The Fast Tracks program was approved in 2004. The city originally had projected 10 similar projects, but has only committed to build about five as of 2013. “The money just isn’t there right now,” shares West. “With the downturn of the economy, the price of materials like steel and copper were off the charts. We couldn’t get anyone to lock in prices.”

Self-performing about 50 percent of the work, including track work, grading and wall work, allowed for some control of quality and prices.
A job of this magnitude doesn’t come without challenges. The urban area presented construction access issues for DTCG’s crew, running through parks, backyards, busy streets and right-of-ways. Along with the urban environment, the 100-plus-year-old city had some surprises for DTCG with a number of abandoned and modified utilities.

“Every time you put your shovel in the ground, you’re likely to hit something that’s unexpected,” laughs West. DTCG also had to be cautious of bunkers and other hazardous materials in the ground as part of the site rests on what use to be a Remington Arms factory plant for WWI and WWII.

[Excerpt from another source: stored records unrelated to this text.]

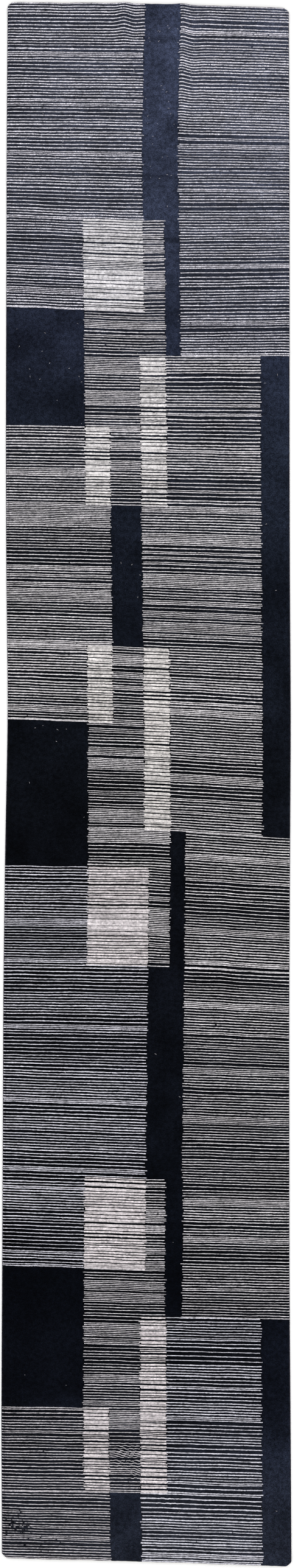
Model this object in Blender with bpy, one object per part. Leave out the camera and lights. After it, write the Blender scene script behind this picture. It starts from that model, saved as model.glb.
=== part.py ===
"""A hand-knotted runner rug lying flat: woven foundation, knotted pile in the fields of its
design, overcast selvedges along both sides, and end webs turned under and sewn down.

The rug lies in XY with its head end towards +Y and its underside on Z = 0. Sizes are in metres.
"""

import math

import bmesh
import bpy

# Overall size, measured along the middle of the rug and across its mid-length.
RUG_LENGTH = 4.382
RUG_WIDTH = 0.800

# How far the weaving strays from a true rectangle.
WIDTH_TAPER = 0.0246  # the foot end is wider than the head end by this share of the width
ROW_SLOPE = math.tan(math.radians(1.35))  # knot rows drop towards the right-hand side
SIDE_LEAN = 0.0013  # sideways drift of the long sides, per metre of length

# Clearance left between neighbouring pieces.
GAP = 0.0003

# Cloth and pile thicknesses.
FOUNDATION_THICKNESS = 0.0026
PILE_HEIGHT = 0.0076
PILE_EDGE_IN = 0.0030  # the sheared outer edge of the pile leans in by this much
PILE_EDGE_DROP = 0.0026  # and starts this far below the pile's top
CORNER_RADIUS = 0.011
CORNER_STEPS = 5
END_SETBACK = 0.0010  # the last knot row stands this far inside the fold of the end web

# Side finish: a bundle of edge warps inside an overcast sleeve of wool.
SELVEDGE_RADIUS = 0.0027
SELVEDGE_CORE_RADIUS = 0.0012
SELVEDGE_SIDES = 12

# End finish: a plain-woven web folded under and sewn to the back.
WEB_THICKNESS = 0.0016
HEM_DEPTH = 0.024
HEM_RAMP = 0.020  # length over which the rug climbs on to its turned-under web
WEB_SIDE_INSET = 0.0020
THREAD_WIDTH = 0.0012
THREAD_HEIGHT = 0.0012

# The corners are drawn in a little by the sewing of the hem.
CORNER_DRAW = 0.0045
CORNER_DRAW_LENGTH = 0.015
CORNER_DRAW_EARLY = 0.3  # share of the draw already reached half way to the end

# The cartoon: design lines counted in knots from the left side and in rows from the head end.
KNOTS_ACROSS = 315
ROWS_ALONG = 1724
COLUMN_KNOTS = {
    "left": 0, "a": 88, "b": 116, "c": 156, "c_in": 151, "d": 180, "e": 197, "f": 286,
    "right": KNOTS_ACROSS,
}
ROW_KNOTS = (
    0, 239, 340, 390, 470, 556, 713, 803, 915, 955, 1066, 1300, 1402, 1456, 1554, 1649, ROWS_ALONG,
)

# Derived sizes.
HALF_LENGTH = RUG_LENGTH / 2
HALF_WIDTH = RUG_WIDTH / 2
PILE_HALF_WIDTH = HALF_WIDTH - 2 * SELVEDGE_RADIUS - GAP
PILE_HALF_LENGTH = HALF_LENGTH - END_SETBACK
KNOT_WIDTH = 2 * PILE_HALF_WIDTH / KNOTS_ACROSS
ROW_PITCH = 2 * PILE_HALF_LENGTH / ROWS_ALONG
PILE_BOTTOM = FOUNDATION_THICKNESS + GAP
PILE_TOP = PILE_BOTTOM + PILE_HEIGHT
HEM_LIFT = WEB_THICKNESS + GAP
RAMP_START = HALF_LENGTH - HEM_DEPTH - HEM_RAMP
RAMP_END = HALF_LENGTH - HEM_DEPTH
DRAW_START = HALF_LENGTH - CORNER_DRAW_LENGTH
DRAW_MIDDLE = HALF_LENGTH - CORNER_DRAW_LENGTH / 2
BREAKS = (RAMP_START, RAMP_END, DRAW_START, DRAW_MIDDLE)

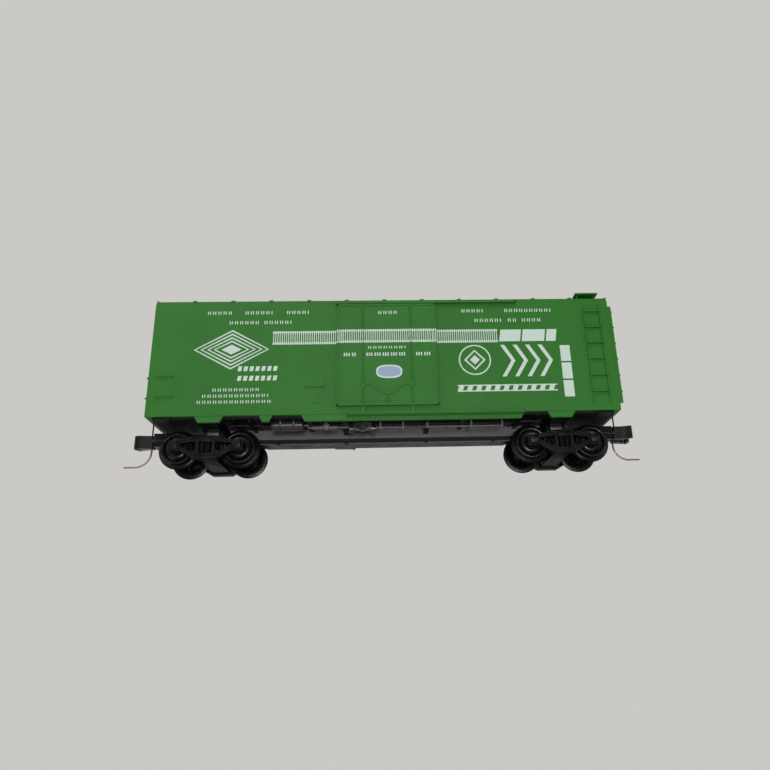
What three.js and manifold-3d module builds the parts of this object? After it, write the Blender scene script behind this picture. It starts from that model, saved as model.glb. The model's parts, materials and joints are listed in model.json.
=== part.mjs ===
// A 1:160 model of a 40 ft plug-door box car: a one-piece body shell with sliding doors on a snap-in
// underframe, carried on two swivelling trucks that hold the wheelsets and the sprung knuckle couplers.
// Millimetres. +X runs along the car to the brake-wheel end, +Y across it, +Z up. Heights in this file are
// above the top of the rail. The car group is lifted by the flange depth, so that the exported part stands
// on Z = 0 with its origin under the middle of the car.
import * as THREE from "three";
import { mergeVertices } from "three/addons/utils/BufferGeometryUtils.js";
import Module from "manifold-3d";

const wasm = await Module();
wasm.setup();

// ---- Driving dimensions ----
const GAP = 0.05; // clearance between pieces that touch in a real car
const BITE = 0.1; // how far a moulded detail reaches into the wall it grows from
const HALF_TURN = Math.PI;

const BODY = { length: 78.4, width: 18.3, sill: 6.95, eave: 27.7, peak: 28.75, wall: 0.8 };
const END_X = BODY.length / 2;
const SIDE_Y = BODY.width / 2;

const TABS = { bottom: 5.87, slope: 0.6, inset: 0.1, thickness: 0.6 };
// Skirts below the side sill, as the X range of each one's upper edge, for the side that faces -Y.
const SKIRTS = [[-31.3, -26.6], [-20.9, -18.6], [-14, 23], [26.8, 31.5]];

const DOOR = { centre: 0.3, width: 17, bottom: 8.2, top: 26.98, thickness: 0.4, barOffset: 4.1 };
const OPENING = { width: 15.4, bottom: 8.7, top: 26.5 };
const TRACK = { lip: 0.15, lipHeight: 0.3, shelf: 0.22, start: -8.5, end: 22.95, upper: 27.03, lower: 6.82 };

const LADDER = { inner: 34.7, width: 3.05, bottom: 8.2, top: 26.1, firstRung: 10.25, pitch: 2.95, rungs: 6 };
const GRABS = { heights: [10.3, 13.85], start: 35.1, width: 2.8 };
const ROOF = { panels: 12, rib: 0.5, ribHeight: 0.2 };
const END_RIBS = { count: 10, first: 8.6, pitch: 1.83, height: 1.15, depth: 0.35, reach: 6.9 };

const WALK = { width: 3, underside: 29.05, thickness: 0.25, overhang: 0.9 };
const LATERAL = { start: 34.15, end: 38.2, reach: 8 };
const BRAKE = { y: -2.6, z: 21.6, housing: 2, depth: 0.9, wheelRadius: 1.75, rim: 0.14, stem: 0.25 };

const FLOOR = { under: 6.6, top: 7.3, boltHole: 0.95 };
const SILL = { width: 2.4, neckWidth: 1.8, flangeWidth: 3, bottom: 3.8, flange: 0.3, web: 4.4, end: 20.9 };
const DRAFT_SILL = { bottom: 3.95, clearance: 2.6 }; // clearance from the swivelling bolster
const STEP = { inner: 35.4, outer: 37.8, bottom: 3, leg: 0.22, y: 8.75, tread: 0.45 };
const BALLAST = { length: 52, width: 15.2, thickness: 0.8 };

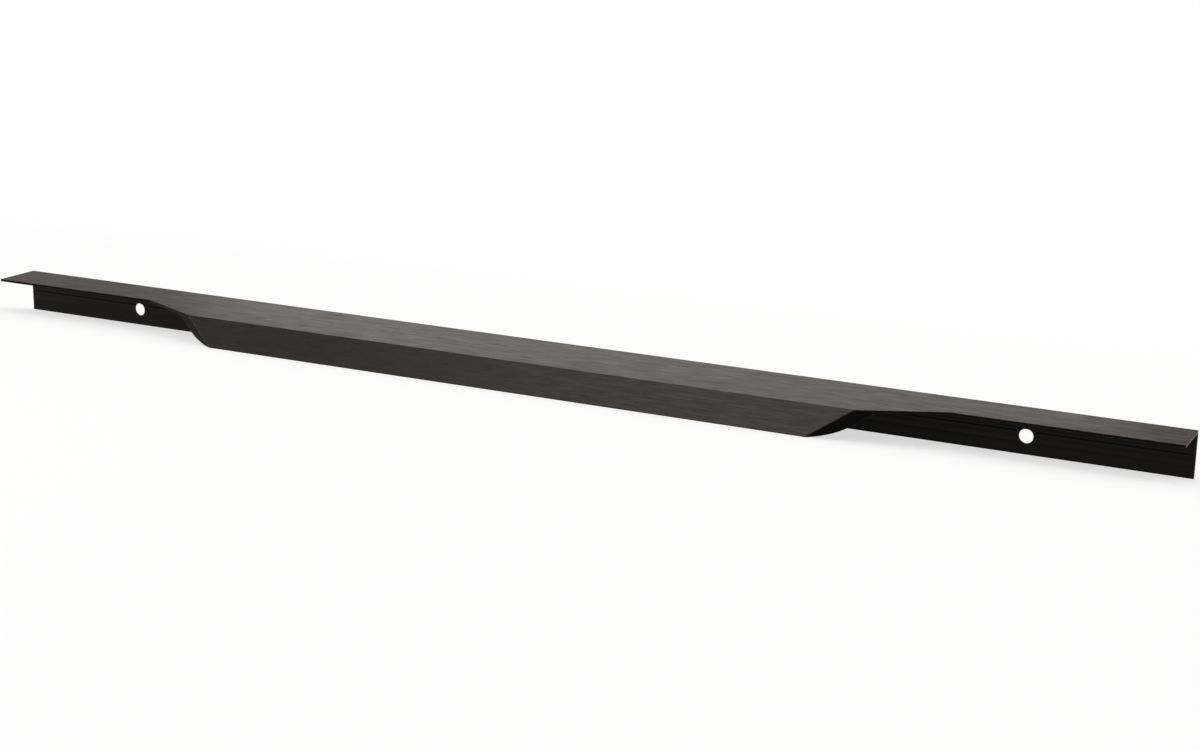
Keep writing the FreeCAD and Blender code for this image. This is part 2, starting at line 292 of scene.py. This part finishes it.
def profileTree(extruded, brushed, milled):
    # extrude the section, mill both ends, drill the flange, lay it down
    tree = bpy.data.node_groups.new("extrudedPull", "GeometryNodeTree")
    sockets = tree.interface
    sockets.new_socket("Section", in_out="INPUT", socket_type="NodeSocketGeometry")
    for name in ("Length", "Pocket Height", "Cutter Radius", "Hole Radius", "Drill Length"):
        sockets.new_socket(name, in_out="INPUT", socket_type="NodeSocketFloat")
    for name in ("Pocket Floor", "Grip Corner", "Taper End", "Front Corner", "Ledge Corner",
                 "First Hole", "Hole Step", "Lean", "Place"):
        sockets.new_socket(name, in_out="INPUT", socket_type="NodeSocketVector")
    sockets.new_socket("Profile", in_out="OUTPUT", socket_type="NodeSocketGeometry")
    given = addNode(tree, "NodeGroupInput").outputs
    noted = {}
    for name in ("girth", "belted", "brushed", "milled"):
        noted[name] = addNode(tree, "GeometryNodeInputNamedAttribute", {"data_type": "FLOAT"}, {
            "Name": name}).outputs[0]

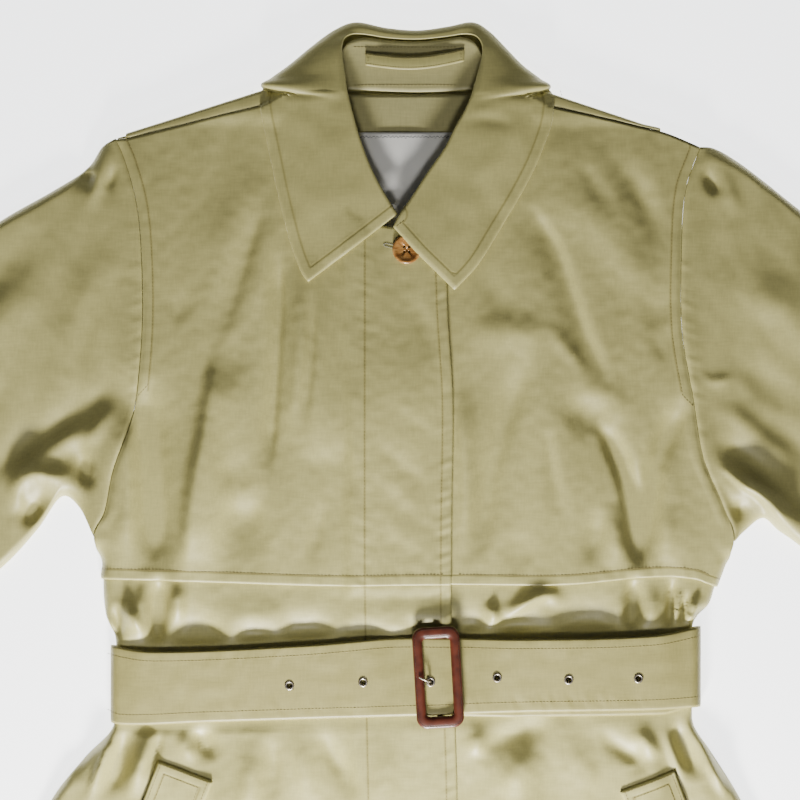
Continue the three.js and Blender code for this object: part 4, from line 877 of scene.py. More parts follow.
def thread_material(name, colour):
    """Twisted cotton thread with a slight gloss."""
    material, tree, shader = new_material(name, 0.45)
    twist = noise(tree, object_coordinates(tree), 900.0, 2.0)
    darker = tuple(0.72 * part for part in colour)
    put_on(tree, shader, colour_ramp(tree, twist, (0.35, darker), (0.65, colour)), twist, 0.3, 0.0001)
    return material


khaki_thread = thread_material("khaki_thread", (0.33, 0.27, 0.10))


def even_line(points, step=1.5):
    """Points at even distances along a line."""
    points = np.array(points, float)
    run = np.concatenate([[0], np.cumsum(np.linalg.norm(np.diff(points, axis=0), axis=1))])
    places = np.linspace(0, run[-1], max(2, int(run[-1] / step) + 1))
    return np.stack([np.interp(places, run, column) for column in points.T], 1)


def sew(
    name, lines, trees, thread=khaki_thread, pitch=2.8, radius=0.24, lift=0.1, length=0.8, slot="gabardine",
):
    """Rows of stitches along lines given across the cloth, laid on the cloth below them."""
    points, edges = [], []
    for line in lines:
        line = even_line(line)
        height = top_of(trees, line[:, 0], line[:, 1])
        start = len(points)
        points.extend(zip(line[:, 0] * MM, line[:, 1] * MM, (height + lift) * MM))
        edges.extend((i, i + 1) for i in range(start, len(points) - 1))
    mesh = bpy.data.meshes.new(name + "_lines")
    mesh.from_pydata(points, edges, [])
    guide = bpy.data.objects.new(name + "_lines", mesh)
    bpy.context.scene.collection.objects.link(guide)
    modifier = guide.modifiers.new("stitches", "NODES")
    modifier.node_group = stitches_tree
    inputs = [item for item in stitches_tree.interface.items_tree if item.in_out == "INPUT"]
    sockets = {item.name: item.identifier for item in inputs}
    modifier[sockets["Pitch"]] = pitch * MM
    modifier[sockets["Thread radius"]] = radius * MM
    modifier[sockets["Stitch length"]] = pitch * length * MM
    modifier[sockets["Thread"]] = thread
    depsgraph = bpy.context.evaluated_depsgraph_get()
    made = bpy.data.meshes.new_from_object(guide.evaluated_get(depsgraph))
    bpy.data.objects.remove(guide)
    made.name = name
    piece = bpy.data.objects.new(name, made)
    bpy.context.scene.collection.objects.link(piece)
    coat_piece(piece, slot=slot)
    return piece


def line_up(x_at, start, end, count=120):
    """A line up the coat whose place across is read from a function of the height."""
    y = np.linspace(start, end, count)
    return np.stack([x_at(y), y], 1)


front_base, front_off, front_out = body_grid(
    FRONT_ROWS, "right", 74, LAP_INSETS, lambda x, y, row: lap_layers(x, y) * LAYER,
)
front_shape = front_base + front_off
front_x, front_y = front_base[..., 0], front_base[..., 1]
front_relief = front_surface(front_x, front_y)[..., None]
right_front = cloth_shell(
    "right_front", front_shape + front_out * (CLOTH + front_relief), front_shape, khaki,
    seams=[front_edge_x(front_y) - front_x - STITCH_INSET, front_x - read_off(FLY, front_y)],
)
coat_piece(right_front, "front_right")

left_base, left_out = body_grid(
    FRONT_ROWS, "left", 84, UNDER_INSETS, lambda x, y, row: np.zeros_like(x),
)[::2]
left_front = cloth_shell("left_front", left_base + left_out * CLOTH, left_base, khaki)
coat_piece(left_front, "front_left")


def edge_line(start, end):
    return line_up(lambda y: front_edge_x(y) - STITCH_INSET, start, end)


def fly_line(start, end):
    return line_up(lambda y: read_off(FLY, y), start, end)


HEM_STITCHES = HEM_Y + 32
right_sewn = sew("right_front_stitches", [
    edge_line(HEM_Y + 3, 64), fly_line(HEM_STITCHES, 64), [(-330, HEM_STITCHES), (44, HEM_STITCHES)],
], tree_of(right_front))
left_sewn = sew("left_front_stitches", [[(54, HEM_STITCHES), (330, HEM_STITCHES)]], tree_of(left_front))

# Capes. A storm flap over each front, sewn in at the shoulder and the armhole, with a hem that
# is turned, stitched and hangs free over the waist.

CAPE_LIFT = 0.5
FREE_HEM = 55


def cape_offset(side):
    """Layers beneath a cape, with its free hem standing a little off the front in soft waves."""
    def offset(x, y, row):
        above = y - read_off(CAPE_HEM, x)
        wave = 0.5 + 0.5 * np.sin(x / 17.0 + 1.3 * np.sin(x / 41.0))
        free = (1 - ease(0, FREE_HEM, above)) * wave * CAPE_LIFT
        if side == "right":
            return (lap_layers(x, y + 14) + 1) * LAYER + free
        clear = ease(2, 22, x - front_edge_x(y))
        return LAYER + free * clear
    return offset


def armhole_distance(rail, x, y):
    """Distance to the armhole seam, above zero on the body."""
    return (read_off(rail["side"], y) - x) * rail["sign"]


def cape_surface(side, x, y):
    """Fine relief of a cape: stitched edges, puckers, and the groove beside the armhole."""
    hem = y - read_off(CAPE_HEM, x)
    arm = armhole_distance(RAILS[side], x, y)
    above_armpit = ease(112, 125, y)
    relief = stitched_band(hem, STITCH_INSET, 0.15) + puckers(x, hem - 4, 21, 8.0, 0.34)
    relief = relief + above_armpit * stitched_band(arm, STITCH_INSET, 0.4)
    relief = relief - above_armpit * 0.8 * np.exp(-((arm / 1.6) ** 2))
    if side == "right":
        relief = relief + front_surface(x, y)
    return relief


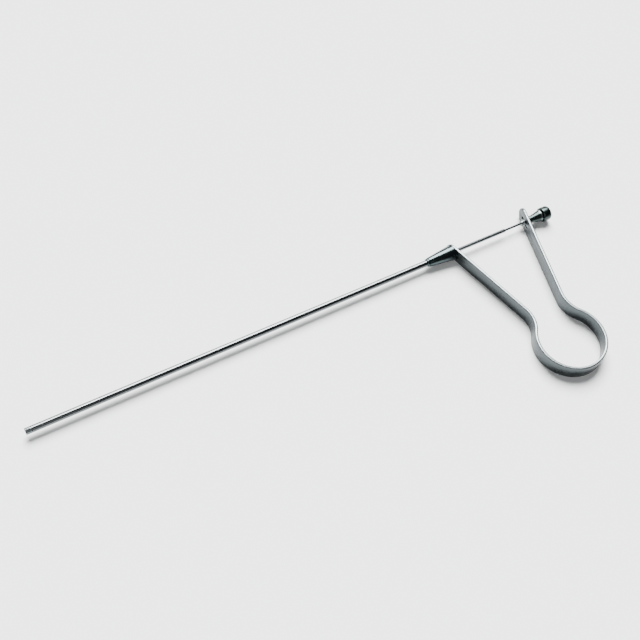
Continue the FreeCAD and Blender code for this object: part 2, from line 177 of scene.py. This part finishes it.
def apply_modifier(piece, kind, **settings):
    bpy.context.view_layer.objects.active = piece
    modifier = piece.modifiers.new(kind.title(), kind)
    for key, value in settings.items():
        setattr(modifier, key, value)
    bpy.ops.object.modifier_apply(modifier=modifier.name)


def smooth(piece):
    """Shades the piece's shallow edges smooth and leaves its sharp ones."""
    clear_selection()
    piece.select_set(True)
    bpy.context.view_layer.objects.active = piece
    bpy.ops.object.shade_smooth_by_angle(angle=SMOOTH_ANGLE)


def round_edges(piece, width, segments=3):
    clear_selection()
    piece.select_set(True)
    apply_modifier(piece, "BEVEL", width=width, segments=segments, limit_method="ANGLE",
                   angle_limit=SHARP_ANGLE, harden_normals=False)
    smooth(piece)


def turned_piece(name, profile, closed=False):
    """Piece turned about the shaft's axis: a ring drawn out ring by ring through (x, radius) corners.
    A closed profile comes back to its first corner, as on a tube, and an open one gets flat ends."""
    clear_selection()
    x, radius = profile[0]
    bpy.ops.mesh.primitive_circle_add(vertices=TURNED_STEPS, radius=radius, fill_type="NOTHING",
                                      location=(x, 0, 0), rotation=(0, math.pi / 2, 0))
    piece = start_shaping(name)
    if not closed:
        bpy.ops.mesh.edge_face_add()
    corners = list(profile[1:]) + ([profile[0]] if closed else [])
    for next_x, next_radius in corners:
        bpy.ops.mesh.extrude_region_move(TRANSFORM_OT_translate={"value": (next_x - x, 0, 0)})
        growth = next_radius / radius
        bpy.ops.transform.resize(value=(1, growth, growth), center_override=(next_x, 0, 0))
        x, radius = next_x, next_radius
    outward_normals()
    bpy.ops.object.mode_set(mode="OBJECT")
    return piece


def cut_away(piece, cutter):
    clear_selection()
    piece.select_set(True)
    apply_modifier(piece, "BOOLEAN", operation="DIFFERENCE", object=cutter, solver="EXACT")
    bpy.data.objects.remove(cutter)


# Bow of spring strip


def leg_place(rear, rise, depth):
    """Place on a leg: rise along it from the shaft's axis, depth out of its middle away from the bow."""
    side = -1 if rear else 1
    x = bow_x - side * (LEG_GAP / 2 + rise * math.sin(LEG_LEAN) + depth * math.cos(LEG_LEAN))
    y = rise * math.cos(LEG_LEAN) - depth * math.sin(LEG_LEAN)
    return Vector((x, y, 0))


def neck():
    """Centre of the front neck's bend, and how far below the shaft's axis its leg is straight."""
    ring_centre = Vector((bow_x, -RING_DROP, 0))
    down = leg_place(False, -1, 0) - leg_place(False, 0, 0)
    first = leg_place(False, 0, NECK_RADIUS) - ring_centre
    along = first.dot(down)
    straight = -along - math.sqrt(along ** 2 - first.dot(first) + (RING_RADIUS + NECK_RADIUS) ** 2)
    return leg_place(False, -straight, NECK_RADIUS), straight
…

Looking Forward to a Sustainable Future

Despite these challenges the project has reached near completion. West explains how the site is basically complete, but requires months of prerevenue testing before the line can open for operation to the public. “The site is set to open for revenue service on April 26, 2013, but there is almost six months of testing and running the vehicles prior to opening,” reveals West. “We’re now down to a fraction of the staff on the job because it is in its final phases.”

Although the rail system is sustainable in itself, providing a fuel-efficient means of transportation, DTCG did its part to make the project even more ecofriendly. “We attempted to recycle as many materials as we could,” stresses West. “We worked the old into the new by melting down and reusing old rail line that was built in the early 1900s.”

DTCG salvaged the abandoned track and used it to create the new rail, along with recycling old asphalt and concrete into aggregates. Once the system is in full operation, the city hopes to see more people using the rail line, which will serve as a greener way of getting to work, school and play.

West enjoys building projects that have a positive impact on the environment and community; that’s why he’s remained in the business for the majority of his life. “There’s real appeal and satisfaction in resolving a problem and seeing the finished project,” shares West. “It’s amazing to work with really dedicated people and have the opportunity to mentor young folks entering the industry.”

With the grand opening of the West Corridor in less than three months, the joint team at Denver Transit Construction Group is excited to see the final result. The West Rail Line will serve the area for years to come, making a lasting impact on Denver and the surrounding communities.